Siya Smiles fundraiser brings pickleball, tennis to Westfield park
Ashima Singla will turn Tamaques Park into a memorial fundraiser for Siya, with pickleball, red-ball tennis and all proceeds aimed at pediatric brain cancer research.

Ashima Singla will turn Tamaques Park into a day of play and remembrance, using pickleball and tennis to raise money for families facing pediatric brain cancer while honoring her daughter, Siya Singla, who died in 2025 at age 13.
The Siya Smiles Foundation fundraiser is set for Sunday, June 7, from 10:00 a.m. to 4:00 p.m. EDT, with a rain date of Sunday, June 14. The event will be held at Tamaques Park in Westfield, a 106-acre municipal park on Lamberts Mill Road with eight tennis courts and three pickleball courts, a setup that fits the mixed-sport format built around the day.

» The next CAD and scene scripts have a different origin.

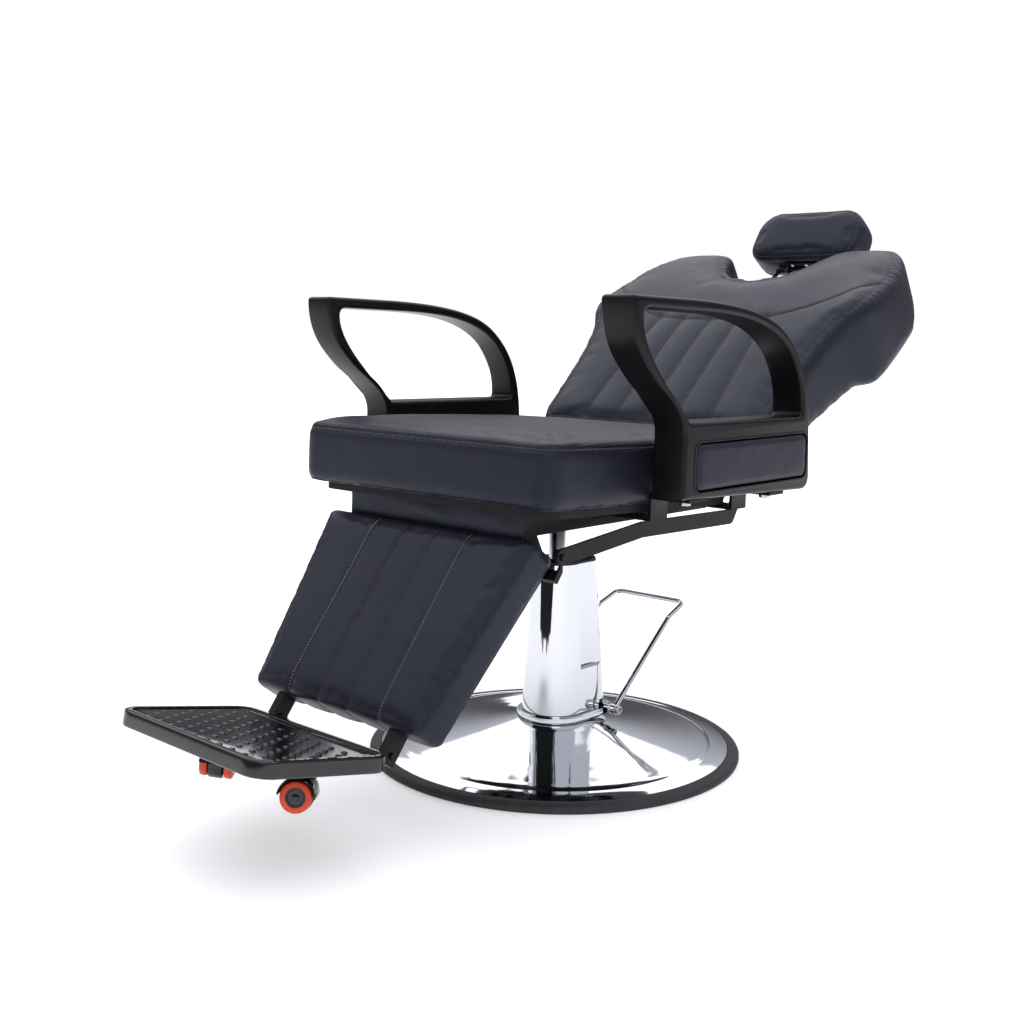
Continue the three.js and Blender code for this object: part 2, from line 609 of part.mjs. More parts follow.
// ---------------------------------------------------------------- legrest
// In the legrest's frame +Z runs up the pad, and -Y points out of its front.
function makeLegrest() {
  const leg = leaning(LEG_PIVOT, LEG_LEAN);
  const { top, bottom, front, rear, halfTop, halfBottom } = LEG_PAD;
  const padFace = outlineShape([
    [-halfBottom, bottom], [halfBottom, bottom], [halfTop, top], [-halfTop, top],
  ]);
  const { x: tubeX, wide, front: tubeFront, rear: tubeRear, end } = TUBE;
  const socketTop = -190;
  const channels = [-1, 1].map((s) =>
    block(
      s * tubeX - wide / 2 - GAP, s * tubeX + wide / 2 + GAP,
      tubeFront - GAP, rear + 5, bottom - 5, socketTop,
    ),
  );
  const pad = cut(sweptY(padFace, front, rear, { bevel: 8 }), ...channels);
  place("legrest_pad", pad, MAT.leather, leg);

  const boardRear = rear + GAP + 12;
  const boardFace = outlineShape([
    [-halfBottom + 12, bottom + 12], [halfBottom - 12, bottom + 12],
    [halfTop - 12, top - 10], [-halfTop + 12, top - 10],
  ]);
  place("legrest_board", sweptY(boardFace, rear + GAP, boardRear), MAT.wood, leg);

  for (const [side, s] of [["left", 1], ["right", -1]]) {
    const tube = cut(
      block(
        s * tubeX - wide / 2, s * tubeX + wide / 2, tubeFront, tubeRear, end, socketTop - GAP,
      ),
      bar([s * tubeX - 20, FOLD.y, FOLD.z], [s * tubeX + 20, FOLD.y, FOLD.z], 4.4, 16),
    );
    place(`footplate_tube_${side}`, tube, MAT.blackSteel, leg);
  }
  place("legrest_frame", legrestFrame(boardRear + GAP), MAT.blackSteel, leg);
  const flap = block(-178, 178, -278, -276, 394, 429);
  place("legrest_flap", flap, MAT.leather);
  return leg;
}

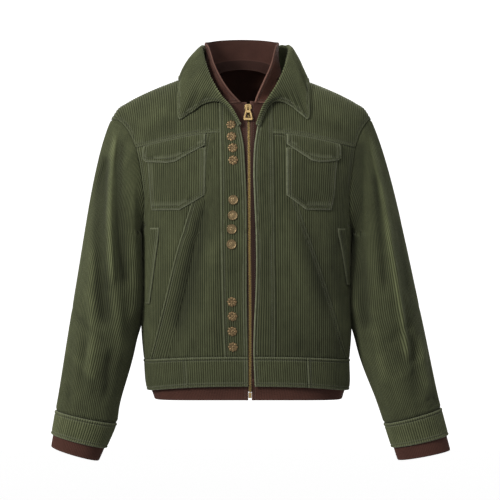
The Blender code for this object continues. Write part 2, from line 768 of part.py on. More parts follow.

Players will have several ways to take part. The program includes singles and doubles pickleball tournaments, along with red-ball tennis for beginners, giving families and casual players a lower-pressure entry point alongside more competitive brackets. Registration is priced at $25 for singles, $20 for doubles and $15 for red-ball tennis. Music and refreshments will round out the event, making it as much a community gathering as a competition.
The fundraiser carries a deeply personal mission. Siya Smiles was created to honor Siya Singla and to raise awareness and funding for DIPG, the rare and aggressive pediatric brain tumor the foundation says has limited treatment options. The foundation says Siya was diagnosed on December 29, 2023, after she complained of double vision and dizziness.

Proceeds from the tournament are slated for Seattle Children’s Hospital, the Run DIPG Foundation in Australia and Imagine, a Center for Coping with Loss in Mountainside, New Jersey. The foundation says 100% of the funds generated from the tournament will go toward DIPG and other pediatric cancer research, tying every match and every registration fee directly to the cause.
For Westfield, the event turns a familiar park into something more intimate: a place where a social sport can carry a family’s grief, a town’s support and a clear fundraising mission in the same afternoon.